begin Dataset extract

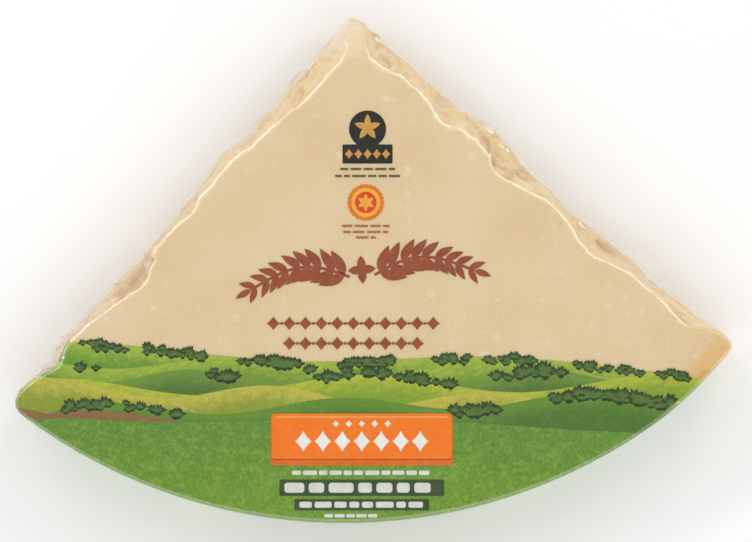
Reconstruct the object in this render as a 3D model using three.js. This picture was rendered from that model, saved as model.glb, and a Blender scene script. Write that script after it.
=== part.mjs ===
// A quarter slice of an aged parmesan wheel, vacuum-packed in a tight film and lying on its back.
// Two sides were broken open and are craggy, the curved side is the rind, and the faces are cut flat.
// Millimetres, +Z up, the tip towards +Y, the origin in the middle of the foot of the bounding box.
import * as THREE from 'three';

// Driving dimensions of the slice
const wheelRadius = 214.2;
const sliceHeight = 30;
const openingAngle = 90.9;
const tipFromWheelCentre = new THREE.Vector2(4.4, -9.6);
const tipRounding = 3.5;
const rindCornerRounding = 7;
const rightCornerWear = 2;
const rightCornerWearReach = 45;
const edgeRounding = 1.6;
const rindBulge = 0.8;
const faceWaviness = 0.25;

// Each broken side bears from -Y by half the opening angle. Offsets are from its straight line, outwards
// where positive: its rims at the face and the back, and its widest line, at a level from back to face.
// What broke off a rim, or swells from the widest line, is a stretch that starts, is deepest and ends at
// distances from the tip. The flank is a power of the way from rim to widest line: over 1 it is hollow.
const leftSide = {
  bearing: -openingAngle / 2,
  faceRim: -0.6,
  backRim: -1.8,
  widest: 2.7,
  widestLevel: 0.44,
  faceChips: [
    { from: -30, deepest: 12, to: 80, depth: 9.2 },
    { from: 93, deepest: 98, to: 114, depth: 2.0 },
    { from: 119, deepest: 137, to: 170, depth: 6.6 },
    { from: 177, deepest: 186, to: 208, depth: 3.6 },
  ],
  backChips: [
    { from: -30, deepest: 4, to: 26, depth: 2.0 },
    { from: 22, deepest: 41, to: 60, depth: 3.4 },
    { from: 84, deepest: 112, to: 121, depth: 4.1 },
    { from: 150, deepest: 163, to: 190, depth: 3.0 },
  ],
  swellings: [
    { from: 66, deepest: 86, to: 124, depth: 2.4 },
    { from: 131, deepest: 146, to: 163, depth: 0.9 },
    { from: 170, deepest: 178, to: 187, depth: 1.0 },
    { from: 182, deepest: 189, to: 195, depth: -2.6 },
  ],
  flankAtTip: 0.6,
  flank: 0.85,
  seed: 11,
};

const rightSide = {
  bearing: openingAngle / 2,
  faceRim: -5.9,
  backRim: -3.4,
  widest: 0.1,
  widestLevel: 0.44,
  faceChips: [
    { from: -30, deepest: 15, to: 26, depth: 3.8 },
    { from: 36, deepest: 53, to: 59, depth: 3.5 },
    { from: 74, deepest: 80, to: 104, depth: 4.9 },
    { from: 107, deepest: 134, to: 152, depth: 4.6 },
    { from: 177, deepest: 186, to: 191, depth: 1.8 },
  ],
  backChips: [
    { from: 28, deepest: 36, to: 58, depth: 4.4 },
    { from: 92, deepest: 118, to: 139, depth: 3.2 },
    { from: 156, deepest: 176, to: 182, depth: 3.6 },
  ],
  swellings: [
    { from: -60, deepest: 10, to: 100, depth: 0.9 },
    { from: 53, deepest: 75, to: 98, depth: 3.5 },
    { from: 96, deepest: 124, to: 148, depth: -1.7 },
    { from: 146, deepest: 159, to: 190, depth: -1.6 },
  ],
  flankAtTip: 0.9,
  flank: 1.35,
  seed: 29,
};

// Crags over the broken sides: shallow bowls that meet in ridges, and a finer grain between them.
// The widest line wanders between the levels, and the bowls leave it standing.
const bowlLength = 15;
const bowlHeight = 10;
const bowlDepth = 2.9;
const grainLength = 5.5;
const grainDepth = 0.7;
const wanderLength = 24;
const wanderLevels = 0.3;
const fadeFromTip = 20;
const fadeFromRind = 16;

// Steps round the outline, and the rings of the surface from the middle of the back to that of the face.
// A ring's x is its share of the way out from the middle, and its y its height over the back.
const sideStep = 2.3;
const rindStep = 9;
const cornerSteps = 5;
const wallHeights = [0.35, 1, 1.6, 3.6, 6, 8.5, 11, 13.5, 16, 18.5, 21, 23.5, 26, 28.4, 29, 29.65];
const rings = [
  [0, 0], [0.6, 0], [0.93, 0], [1, 0],
  ...wallHeights.map((height) => [1, height]),
  [1, sliceHeight], [0.975, sliceHeight], [0.85, sliceHeight], [0.45, sliceHeight], [0, sliceHeight],
];

const { smoothstep, lerp, degToRad } = THREE.MathUtils;

// A number from 0 to 1 that depends only on a lattice corner and a seed
function cornerValue(column, row, seed) {
  const wave = Math.sin(column * 127.1 + row * 311.7 + seed * 74.7) * 43758.5453;
  return wave - Math.floor(wave);
}

// Smooth noise from 0 to 1 over a plane
function softNoise(x, y, seed) {
  const column = Math.floor(x);
  const row = Math.floor(y);
  const across = smoothstep(x - column, 0, 1);
  const up = smoothstep(y - row, 0, 1);
  const low = lerp(cornerValue(column, row, seed), cornerValue(column + 1, row, seed), across);
  const high = lerp(cornerValue(column, row + 1, seed), cornerValue(column + 1, row + 1, seed), across);
  return lerp(low, high, up);
}

// How deep a point lies in the nearest of many scattered bowls: 1 at its middle, 0 at the ridges
function bowlShare(x, y, seed) {
  let nearest = 1;
  for (let column = Math.floor(x) - 1; column <= Math.floor(x) + 1; column++) {
    for (let row = Math.floor(y) - 1; row <= Math.floor(y) + 1; row++) {
      const dx = column + cornerValue(column, row, seed) - x;
      const dy = row + cornerValue(column, row, seed + 5) - y;
      nearest = Math.min(nearest, dx * dx + dy * dy);
    }
  }
  return 1 - nearest;
}

// How far the listed stretches together reach at one distance from the tip
function reachOf(stretches, along) {
  return stretches.reduce((sum, { from, deepest, to, depth }) => {
    const rise = smoothstep(along, from, deepest);
    const fall = 1 - smoothstep(along, deepest, to);
    return sum + depth * rise * fall;
  }, 0);
}

// The way a side runs from the tip towards the rind, in the plane of the wheel
function directionOf(side) {
  const bearing = degToRad(side.bearing);
  return new THREE.Vector2(Math.sin(bearing), -Math.cos(bearing));
}

// The length of a side from the tip to the wheel's rim
function lengthOf(side) {
  const inward = tipFromWheelCentre.dot(directionOf(side));
  return -inward + Math.sqrt(inward ** 2 - tipFromWheelCentre.lengthSq() + wheelRadius ** 2);
}

function pointOnSide(side, along) {
  return tipFromWheelCentre.clone().addScaledVector(directionOf(side), along);
}

function pointOnRim(angle) {
  return new THREE.Vector2(Math.cos(angle), Math.sin(angle)).multiplyScalar(wheelRadius);
}

// The slice's outline as stretches of curve, running counterclockwise seen from above
function outlineStretches() {
  const leftCorner = pointOnSide(leftSide, lengthOf(leftSide));
  const rightCorner = pointOnSide(rightSide, lengthOf(rightSide));
  const startAngle = leftCorner.angle() + rindCornerRounding / wheelRadius;
  const endAngle = rightCorner.angle() - rindCornerRounding / wheelRadius;
  const leftTop = pointOnSide(leftSide, tipRounding);
  const leftEnd = pointOnSide(leftSide, lengthOf(leftSide) - rindCornerRounding);
  const rightTop = pointOnSide(rightSide, tipRounding);
  const rightEnd = pointOnSide(rightSide, lengthOf(rightSide) - rindCornerRounding);
  const bend = (from, corner, to) => ({ curve: new THREE.QuadraticBezierCurve(from, corner, to) });
  const rind = { curve: new THREE.ArcCurve(0, 0, wheelRadius, startAngle, endAngle, false), step: rindStep };
  return [
    { ...bend(rightTop, tipFromWheelCentre, leftTop), isTip: true },
    { curve: new THREE.LineCurve(leftTop, leftEnd), step: sideStep, side: leftSide },
    bend(leftEnd, leftCorner, pointOnRim(startAngle)),
    rind,
    bend(pointOnRim(endAngle), rightCorner, rightEnd),
    { curve: new THREE.LineCurve(rightEnd, rightTop), step: sideStep, side: rightSide },
  ];
}

// The stations round the outline: a point, the way out of the slice, and the stretch that it lies on
function outlineStations() {
  const stations = [];
  for (const { curve, step, side, isTip } of outlineStretches()) {
    const steps = step ? Math.round(curve.getLength() / step) : cornerSteps;
    for (let index = 0; index < steps; index++) {
      const point = curve.getPointAt(index / steps);
      const tangent = curve.getTangentAt(index / steps);
      const outward = new THREE.Vector2(tangent.y, -tangent.x);
      stations.push({ point, outward, side, isTip, along: point.distanceTo(tipFromWheelCentre) });
    }
  }
  return stations;
}

// How far the edges between a face and the walls are rounded in, at a height over the back
function edgeInset(height) {
  const fromFace = Math.min(height, sliceHeight - height);
  const rise = edgeRounding - Math.min(fromFace, edgeRounding);
  return edgeRounding - Math.sqrt(edgeRounding ** 2 - rise ** 2);
}

// How far the crags cut into a broken side, none of it along the widest line
function cragDepth(side, along, height, widestLevel) {
  const bowl = bowlShare(along / bowlLength, height / bowlHeight, side.seed);
  const grain = softNoise(along / grainLength, height / grainLength, side.seed + 1);
  const fromWidest = smoothstep(Math.abs(height / sliceHeight - widestLevel), 0.05, 0.25);
  const fromRims = smoothstep(Math.min(height, sliceHeight - height), 0, 4);
  const fromTip = smoothstep(along, tipRounding, fadeFromTip);
  return fromTip * fromRims * (fromWidest * bowlDepth * bowl ** 2 + grainDepth * grain);
}

// How far a point of a broken side lies out from its straight line
function brokenOffset(side, along, height) {
  const level = height / sliceHeight;
  const wander = softNoise(along / wanderLength, 0, side.seed + 2) - 0.5;
  const widestLevel = side.widestLevel + wanderLevels * wander * smoothstep(along, 0, fadeFromTip);
  const isUpper = level > widestLevel;
  const rim = isUpper
    ? side.faceRim - reachOf(side.faceChips, along)
    : side.backRim - reachOf(side.backChips, along);
  const fromRim = isUpper ? (1 - level) / (1 - widestLevel) : level / widestLevel;
  const power = lerp(side.flankAtTip, side.flank, smoothstep(along, 30, 90));
  const widest = side.widest + reachOf(side.swellings, along);
  return lerp(rim, widest, fromRim ** power) - cragDepth(side, along, height, widestLevel);
}

function rindOffset(height) {
  return rindBulge * Math.sin((Math.PI * height) / sliceHeight);
}

// How far the right corner and what lies near it are worn in
function wearAt(point) {
  const rightCorner = pointOnSide(rightSide, lengthOf(rightSide));
  return rightCornerWear * (1 - smoothstep(point.distanceTo(rightCorner), 0, rightCornerWearReach));
}

// A station's place on the wall at a height. The tip slides in by what both sides leave off there, and
// each side's points slide along it to make room for that.
function wallPoint({ point, outward, side, isTip, along }, height) {
  const leftOff = -brokenOffset(leftSide, 0, height);
  const rightOff = -brokenOffset(rightSide, 0, height);
  const placed = point.clone().addScaledVector(outward, -edgeInset(height) - wearAt(point));
  if (isTip) {
    placed.addScaledVector(directionOf(leftSide), rightOff);
    return placed.addScaledVector(directionOf(rightSide), leftOff);
  }
  if (!side) return placed.addScaledVector(outward, rindOffset(height));
  const share = smoothstep(lengthOf(side) - along, rindCornerRounding, rindCornerRounding + fadeFromRind);
  const offset = lerp(rindOffset(height), brokenOffset(side, along, height), share);
  const slide = (side === leftSide ? rightOff : leftOff) * (1 - along / lengthOf(side));
  return placed.addScaledVector(outward, offset).addScaledVector(directionOf(side), slide);
}

// A point of the surface: on the walls, or on the back or face a share of the way out to the wall
function surfacePoint(station, middle, share, height) {
  const plan = wallPoint(station, height).sub(middle).multiplyScalar(share).add(middle);
  const wave = softNoise(plan.x / 38, plan.y / 38, 3) - 0.5;
  const isFace = height === sliceHeight;
  const lift = isFace ? 2 * faceWaviness * wave * smoothstep(1 - share, 0, 0.1) : 0;
  return new THREE.Vector3(plan.x, plan.y, height + lift);
}

// The pack's closed surface: a turned solid whose columns are moved onto the outline's stations
function packGeometry() {
  const stations = outlineStations();
  const profile = rings.map(([share, height]) => new THREE.Vector2(share, height));
  const geometry = new THREE.LatheGeometry(profile, stations.length);
  const middle = stations
    .reduce((sum, { point }) => sum.add(point), new THREE.Vector2())
    .divideScalar(stations.length);
  const position = geometry.getAttribute('position');
  for (let column = 0; column <= stations.length; column++) {
    const station = stations[column % stations.length];
    rings.forEach(([share, height], ring) => {
      const placed = surfacePoint(station, middle, share, height);
      position.setXYZ(column * rings.length + ring, placed.x, placed.y, placed.z);
    });
  }
  geometry.computeBoundingBox();
  const centre = geometry.boundingBox.getCenter(new THREE.Vector3());
  geometry.translate(-centre.x, -centre.y, 0);
  geometry.computeVertexNormals();
  return geometry;
}

function packMaterial() {
  return new THREE.MeshStandardMaterial({ color: 0xe4cb9d, roughness: 0.35, metalness: 0 });
}

const pack = new THREE.Mesh(packGeometry(), packMaterial());
pack.name = 'cheese_pack';

const slice = new THREE.Group();
slice.add(pack);

export default slice;
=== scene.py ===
# A vacuum-packed quarter slice of parmesan: the cheese, the clear film shrunk onto it and the print.
# All lengths are in metres. The slice lies on its back, the tip towards +Y and the printed face up.
import math
import random

import bpy
import numpy as np
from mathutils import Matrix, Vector, noise
from mathutils.bvhtree import BVHTree


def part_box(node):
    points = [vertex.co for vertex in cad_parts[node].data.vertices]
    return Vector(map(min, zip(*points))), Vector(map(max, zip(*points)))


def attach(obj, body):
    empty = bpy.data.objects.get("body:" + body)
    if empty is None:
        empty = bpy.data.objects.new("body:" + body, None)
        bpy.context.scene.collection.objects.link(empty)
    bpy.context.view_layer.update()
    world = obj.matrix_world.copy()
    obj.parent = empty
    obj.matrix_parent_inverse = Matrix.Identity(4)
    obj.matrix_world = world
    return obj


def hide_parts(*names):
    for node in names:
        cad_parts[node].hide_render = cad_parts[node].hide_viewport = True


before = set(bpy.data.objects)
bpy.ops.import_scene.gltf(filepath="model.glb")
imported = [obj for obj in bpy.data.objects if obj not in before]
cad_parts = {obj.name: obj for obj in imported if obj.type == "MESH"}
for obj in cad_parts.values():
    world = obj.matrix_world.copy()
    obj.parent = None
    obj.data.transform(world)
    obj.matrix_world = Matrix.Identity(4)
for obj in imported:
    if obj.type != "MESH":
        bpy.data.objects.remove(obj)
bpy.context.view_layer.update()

# Real sizes of the slice
MM = 0.001
WHEEL_RADIUS = 215 * MM
THICKNESS = 30 * MM
NODE = "cheese_pack"

# The photo: its frame in pixels, the size of a pixel on the pack, and how far the slice leans in it.
# The wheel's centre falls at this pixel, above the top edge of the frame.
FRAME_WIDTH = 752
FRAME_HEIGHT = 542
PIXEL = 0.4053 * MM
LEAN = math.radians(3.85)
WHEEL_CENTRE_PIXEL = (344.7, -7.9)
CAMERA_DISTANCE = 1.2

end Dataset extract

> **Task requirements**
Reproduce exactly the lines from the line with "const pack = new" to the line with "obj.parent = empty", both end lines included.

> **Task result**
const pack = new THREE.Mesh(packGeometry(), packMaterial());
pack.name = 'cheese_pack';

const slice = new THREE.Group();
slice.add(pack);

export default slice;
=== scene.py ===
# A vacuum-packed quarter slice of parmesan: the cheese, the clear film shrunk onto it and the print.
# All lengths are in metres. The slice lies on its back, the tip towards +Y and the printed face up.
import math
import random

import bpy
import numpy as np
from mathutils import Matrix, Vector, noise
from mathutils.bvhtree import BVHTree


def part_box(node):
    points = [vertex.co for vertex in cad_parts[node].data.vertices]
    return Vector(map(min, zip(*points))), Vector(map(max, zip(*points)))


def attach(obj, body):
    empty = bpy.data.objects.get("body:" + body)
    if empty is None:
        empty = bpy.data.objects.new("body:" + body, None)
        bpy.context.scene.collection.objects.link(empty)
    bpy.context.view_layer.update()
    world = obj.matrix_world.copy()
    obj.parent = empty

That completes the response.